#### What is needed:
Repeat every entry in the listing below, exactly.

· · ·

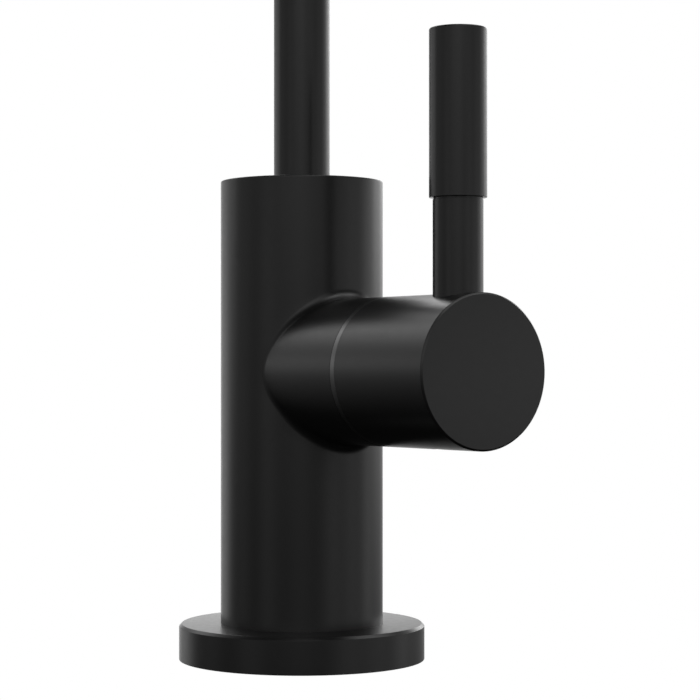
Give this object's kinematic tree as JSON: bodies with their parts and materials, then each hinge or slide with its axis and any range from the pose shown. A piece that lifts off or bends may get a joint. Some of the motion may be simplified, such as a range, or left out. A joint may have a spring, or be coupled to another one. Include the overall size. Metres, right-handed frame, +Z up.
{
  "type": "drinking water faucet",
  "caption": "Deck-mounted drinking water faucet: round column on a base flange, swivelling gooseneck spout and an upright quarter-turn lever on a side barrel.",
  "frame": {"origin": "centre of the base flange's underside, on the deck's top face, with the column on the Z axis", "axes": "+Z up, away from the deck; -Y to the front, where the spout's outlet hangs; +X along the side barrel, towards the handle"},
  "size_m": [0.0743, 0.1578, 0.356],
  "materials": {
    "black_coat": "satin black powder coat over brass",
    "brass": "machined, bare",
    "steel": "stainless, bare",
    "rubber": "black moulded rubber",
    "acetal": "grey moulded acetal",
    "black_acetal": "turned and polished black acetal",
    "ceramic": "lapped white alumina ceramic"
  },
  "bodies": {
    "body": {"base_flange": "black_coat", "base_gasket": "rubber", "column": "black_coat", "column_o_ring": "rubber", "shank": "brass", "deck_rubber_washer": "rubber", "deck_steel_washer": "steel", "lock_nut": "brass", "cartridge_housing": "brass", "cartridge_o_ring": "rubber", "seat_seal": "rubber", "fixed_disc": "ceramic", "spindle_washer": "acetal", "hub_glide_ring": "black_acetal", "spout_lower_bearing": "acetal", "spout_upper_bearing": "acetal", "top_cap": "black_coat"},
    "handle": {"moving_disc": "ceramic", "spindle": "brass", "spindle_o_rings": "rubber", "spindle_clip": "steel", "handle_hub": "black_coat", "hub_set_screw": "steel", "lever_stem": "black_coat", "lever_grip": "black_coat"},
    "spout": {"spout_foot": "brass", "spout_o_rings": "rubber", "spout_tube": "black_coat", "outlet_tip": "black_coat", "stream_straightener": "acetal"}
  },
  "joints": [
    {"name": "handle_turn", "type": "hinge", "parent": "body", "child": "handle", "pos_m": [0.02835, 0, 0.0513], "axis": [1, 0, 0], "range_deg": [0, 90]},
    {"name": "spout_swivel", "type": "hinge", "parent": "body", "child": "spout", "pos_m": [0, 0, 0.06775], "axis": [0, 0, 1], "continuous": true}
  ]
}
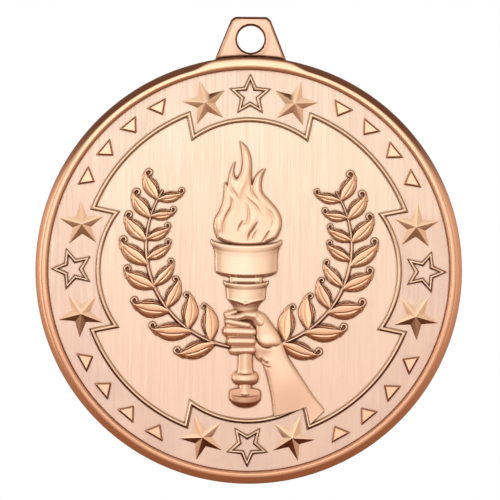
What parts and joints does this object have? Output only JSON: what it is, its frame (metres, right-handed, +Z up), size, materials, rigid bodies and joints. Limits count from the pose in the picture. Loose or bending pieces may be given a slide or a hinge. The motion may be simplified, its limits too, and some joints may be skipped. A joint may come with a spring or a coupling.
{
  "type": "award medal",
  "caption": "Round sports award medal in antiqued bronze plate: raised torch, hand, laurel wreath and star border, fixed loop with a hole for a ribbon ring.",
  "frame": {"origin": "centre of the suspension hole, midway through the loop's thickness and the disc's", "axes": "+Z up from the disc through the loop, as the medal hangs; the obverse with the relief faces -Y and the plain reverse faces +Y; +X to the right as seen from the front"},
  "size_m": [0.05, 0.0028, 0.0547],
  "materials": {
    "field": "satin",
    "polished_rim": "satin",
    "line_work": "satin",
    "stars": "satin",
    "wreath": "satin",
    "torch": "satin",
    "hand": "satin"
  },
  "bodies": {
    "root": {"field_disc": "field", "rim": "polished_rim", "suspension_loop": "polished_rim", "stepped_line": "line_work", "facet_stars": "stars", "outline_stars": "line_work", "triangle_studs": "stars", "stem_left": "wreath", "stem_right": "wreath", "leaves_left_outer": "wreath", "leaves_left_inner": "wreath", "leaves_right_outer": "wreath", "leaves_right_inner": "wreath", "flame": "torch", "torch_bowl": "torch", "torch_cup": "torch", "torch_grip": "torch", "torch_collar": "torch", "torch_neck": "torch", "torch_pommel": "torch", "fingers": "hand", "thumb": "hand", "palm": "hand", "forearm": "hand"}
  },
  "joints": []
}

· · ·

#### Task result:
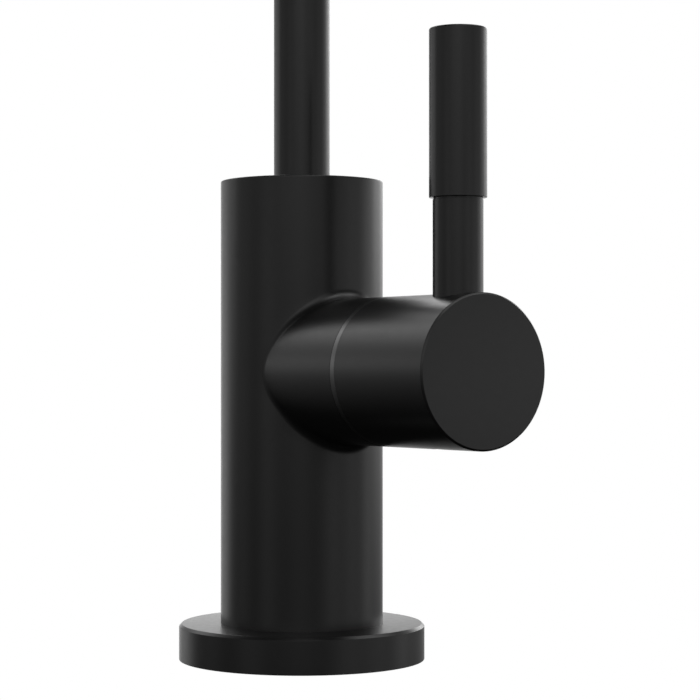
Give this object's kinematic tree as JSON: bodies with their parts and materials, then each hinge or slide with its axis and any range from the pose shown. A piece that lifts off or bends may get a joint. Some of the motion may be simplified, such as a range, or left out. A joint may have a spring, or be coupled to another one. Include the overall size. Metres, right-handed frame, +Z up.
{
  "type": "drinking water faucet",
  "caption": "Deck-mounted drinking water faucet: round column on a base flange, swivelling gooseneck spout and an upright quarter-turn lever on a side barrel.",
  "frame": {"origin": "centre of the base flange's underside, on the deck's top face, with the column on the Z axis", "axes": "+Z up, away from the deck; -Y to the front, where the spout's outlet hangs; +X along the side barrel, towards the handle"},
  "size_m": [0.0743, 0.1578, 0.356],
  "materials": {
    "black_coat": "satin black powder coat over brass",
    "brass": "machined, bare",
    "steel": "stainless, bare",
    "rubber": "black moulded rubber",
    "acetal": "grey moulded acetal",
    "black_acetal": "turned and polished black acetal",
    "ceramic": "lapped white alumina ceramic"
  },
  "bodies": {
    "body": {"base_flange": "black_coat", "base_gasket": "rubber", "column": "black_coat", "column_o_ring": "rubber", "shank": "brass", "deck_rubber_washer": "rubber", "deck_steel_washer": "steel", "lock_nut": "brass", "cartridge_housing": "brass", "cartridge_o_ring": "rubber", "seat_seal": "rubber", "fixed_disc": "ceramic", "spindle_washer": "acetal", "hub_glide_ring": "black_acetal", "spout_lower_bearing": "acetal", "spout_upper_bearing": "acetal", "top_cap": "black_coat"},
    "handle": {"moving_disc": "ceramic", "spindle": "brass", "spindle_o_rings": "rubber", "spindle_clip": "steel", "handle_hub": "black_coat", "hub_set_screw": "steel", "lever_stem": "black_coat", "lever_grip": "black_coat"},
    "spout": {"spout_foot": "brass", "spout_o_rings": "rubber", "spout_tube": "black_coat", "outlet_tip": "black_coat", "stream_straightener": "acetal"}
  },
  "joints": [
    {"name": "handle_turn", "type": "hinge", "parent": "body", "child": "handle", "pos_m": [0.02835, 0, 0.0513], "axis": [1, 0, 0], "range_deg": [0, 90]},
    {"name": "spout_swivel", "type": "hinge", "parent": "body", "child": "spout", "pos_m": [0, 0, 0.06775], "axis": [0, 0, 1], "continuous": true}
  ]
}
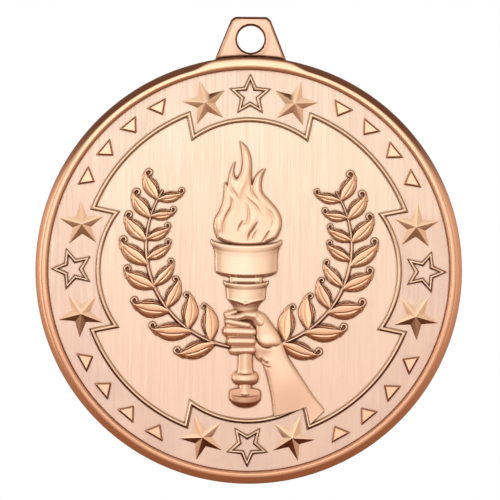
What parts and joints does this object have? Output only JSON: what it is, its frame (metres, right-handed, +Z up), size, materials, rigid bodies and joints. Limits count from the pose in the picture. Loose or bending pieces may be given a slide or a hinge. The motion may be simplified, its limits too, and some joints may be skipped. A joint may come with a spring or a coupling.
{
  "type": "award medal",
  "caption": "Round sports award medal in antiqued bronze plate: raised torch, hand, laurel wreath and star border, fixed loop with a hole for a ribbon ring.",
  "frame": {"origin": "centre of the suspension hole, midway through the loop's thickness and the disc's", "axes": "+Z up from the disc through the loop, as the medal hangs; the obverse with the relief faces -Y and the plain reverse faces +Y; +X to the right as seen from the front"},
  "size_m": [0.05, 0.0028, 0.0547],
  "materials": {
    "field": "satin",
    "polished_rim": "satin",
    "line_work": "satin",
    "stars": "satin",
    "wreath": "satin",
    "torch": "satin",
    "hand": "satin"
  },
  "bodies": {
    "root": {"field_disc": "field", "rim": "polished_rim", "suspension_loop": "polished_rim", "stepped_line": "line_work", "facet_stars": "stars", "outline_stars": "line_work", "triangle_studs": "stars", "stem_left": "wreath", "stem_right": "wreath", "leaves_left_outer": "wreath", "leaves_left_inner": "wreath", "leaves_right_outer": "wreath", "leaves_right_inner": "wreath", "flame": "torch", "torch_bowl": "torch", "torch_cup": "torch", "torch_grip": "torch", "torch_collar": "torch", "torch_neck": "torch", "torch_pommel": "torch", "fingers": "hand", "thumb": "hand", "palm": "hand", "forearm": "hand"}
  },
  "joints": []
}